I learned early in life that making mistakes was a bad thing. I learned that making mistakes meant failure, and that mistakes should be avoided at all costs.
I learned that lesson so well that I became afraid to try new things. Why try something new, if I was going to be bad (fail) at it?
Then I went to pharmacy school, and I was taught to avoid mistakes at all costs. A dispensing error had the potential to be fatal, and I didn’t want to kill a patient.
What if everything I learned about making mistakes was wrong?
I started a new career in the pharmaceutical industry in 1994. Soon after I started in that career, the CEO of the company I was working for gave a talk at a company “all-hands” meeting. He said something that I’ll never forget. “If you’re not making mistakes, you’re doing something wrong”. I did a double-take. He doubled down on what he said, and continued with “if you are not making mistakes, you are not trying hard enough”.

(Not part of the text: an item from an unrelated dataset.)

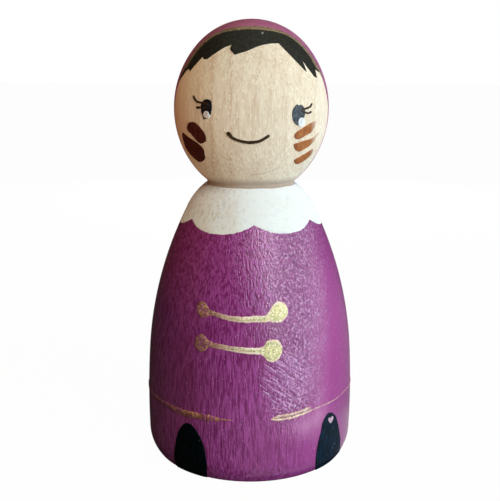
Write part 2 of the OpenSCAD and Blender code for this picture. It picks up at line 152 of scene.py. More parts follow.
body_heights = spaced(base_break, foot_z, 14) + spaced(foot_z, neck_low_z, 84)[1:]
body_cuts = [(wood_r(z), z) for z in body_heights]
chin_turn, crown_turn = math.acos((head_z - neck_top_z) / head_half_h), math.pi - 0.02
head_heights = [head_z - head_half_h * math.cos(turn) for turn in spaced(chin_turn, crown_turn, 90)]
head_cuts = [(wood_r(z), z) for z in head_heights]
base_cut = (wood_r(0) - base_break, 0)
neck_cut = (neck_r, (neck_low_z + neck_top_z) / 2)
blank = turned("blank", [base_cut] + body_cuts + [neck_cut] + head_cuts)
alone(blank)
bpy.ops.object.shade_smooth_by_angle(angle=smooth_under)


def seen(red, green, blue):
    """A colour as it looks, from 0 to 255, for a shader."""
    parts = [v / 255 for v in (red, green, blue)]
    return tuple(v / 12.92 if v <= 0.04045 else ((v + 0.055) / 1.055) ** 2.4 for v in parts) + (1,)


class Tone:
    """A socket of a finish. Sums on it add Math nodes, and node() adds any other."""

    def __init__(self, tree, socket=None):
        self.tree, self.socket = tree, socket

    def node(self, kind, settings=None, sockets=None, out=0):
        """Adds a node: first its settings, then its sockets' values or links."""
        made = self.tree.nodes.new("ShaderNode" + kind)
        for key, value in (settings or {}).items():
            setattr(made, key, value)
        for key, value in (sockets or {}).items():
            if isinstance(value, Tone):
                self.tree.links.new(value.socket, made.inputs[key])
            else:
                made.inputs[key].default_value = value
        return Tone(self.tree, made.outputs[out])

    def sum(self, operation, a, b):
        return self.node("Math", {"operation": operation}, {0: a, 1: b})

    def __add__(self, other):
        return self.sum("ADD", self, other)

    __radd__ = __add__

    def __mul__(self, other):
        return self.sum("MULTIPLY", self, other)

    __rmul__ = __mul__

    def __sub__(self, other):
        return self.sum("SUBTRACT", self, other)

    def __rsub__(self, other):
        return self.sum("SUBTRACT", other, self)

    def __truediv__(self, other):
        return self.sum("DIVIDE", self, other)

    def __pow__(self, other):
        return self.sum("POWER", self, other)

    def between(self, low, high):
        """0 below low, 1 above high, and smooth between them."""
        return self.node(
            "MapRange",
            {"interpolation_type": "SMOOTHSTEP"},
            {"Value": self, "From Min": low, "From Max": high},
        )

    def near(self, place, reach):
        """1 at a place, and smoothly 0 from reach on either side of it."""
        gap = self.node("Math", {"operation": "ABSOLUTE"}, {0: self - place})
        return gap.between(reach, 0)

    def mix(self, a, b):
        """Colour a where this is 0 and colour b where it is 1."""
        return self.node("Mix", {"data_type": "RGBA"}, {0: self, 6: a, 7: b}, out=2)

    def vector(self, operation, other=(0, 0, 0), out=0):
        """Vector maths on a place. A length or a distance comes from output 1."""
        return self.node("VectorMath", {"operation": operation}, {0: self, 1: other}, out)

    def axis(self, which):
        """One distance of a place: 0 across to the right, and 2 up."""
        return self.node("SeparateXYZ", {}, {0: self}, out=which)

    def moved(self, scale, turn=(0, 0, 0), by=(0, 0, 0)):
        """A place after a Mapping node, for stretching or turning a pattern."""
        sockets = {"Vector": self, "Scale": scale, "Rotation": turn, "Location": by}
        return self.node("Mapping", {}, sockets)

    def cloud(self, detail=2.0, rough=0.5):
        """Soft patches, about a millimetre wide where the place isn't stretched."""
        sockets = {"Vector": self, "Scale": 1.0, "Detail": detail, "Roughness": rough}
        return self.node("TexNoise", {}, sockets)

    def cells(self):
        """How far the nearest of some scattered spots is."""
        return self.node("TexVoronoi", {}, {"Vector": self, "Scale": 1.0})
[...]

That was the first time someone ever encouraged me to make a mistake. I’ve never looked at mistakes the same way since.
While I was working at that same company, one of my colleagues and I were campaigning our boss to institute a “double-checking” feature on a certain part of our work.
Our boss looked at both of us, and replied “if you are double-checking the work, and you are also double-checking the work- which one of you don’t I need?”
He was right. My colleague and I were so focused on doing this task perfectly that we lost sight of the big picture. The task we were trying to perfect was ok being 99.5% correct. Trying to make it perfect was a waste of time and energy.
In the drug development arena, pharmaceutical companies have a 5-15% chance of obtaining a drug approval for a compound entering phase III clinical trials. There is an expression in this arena: “fail faster”. It costs a lot of money to try to develop new drugs. The faster a company realizes that its compound isn’t approvable, the faster it can stop development, and move its resources toward a possibly more effective compound.
Imagine my reaction the first time someone told me to “fail faster”.
Mark Twain supposedly said “Good decisions come from experience. Experience comes from making bad decisions”.
Hopefully I am making more good decisions than bad ones. But I am not afraid of making mistakes anymore.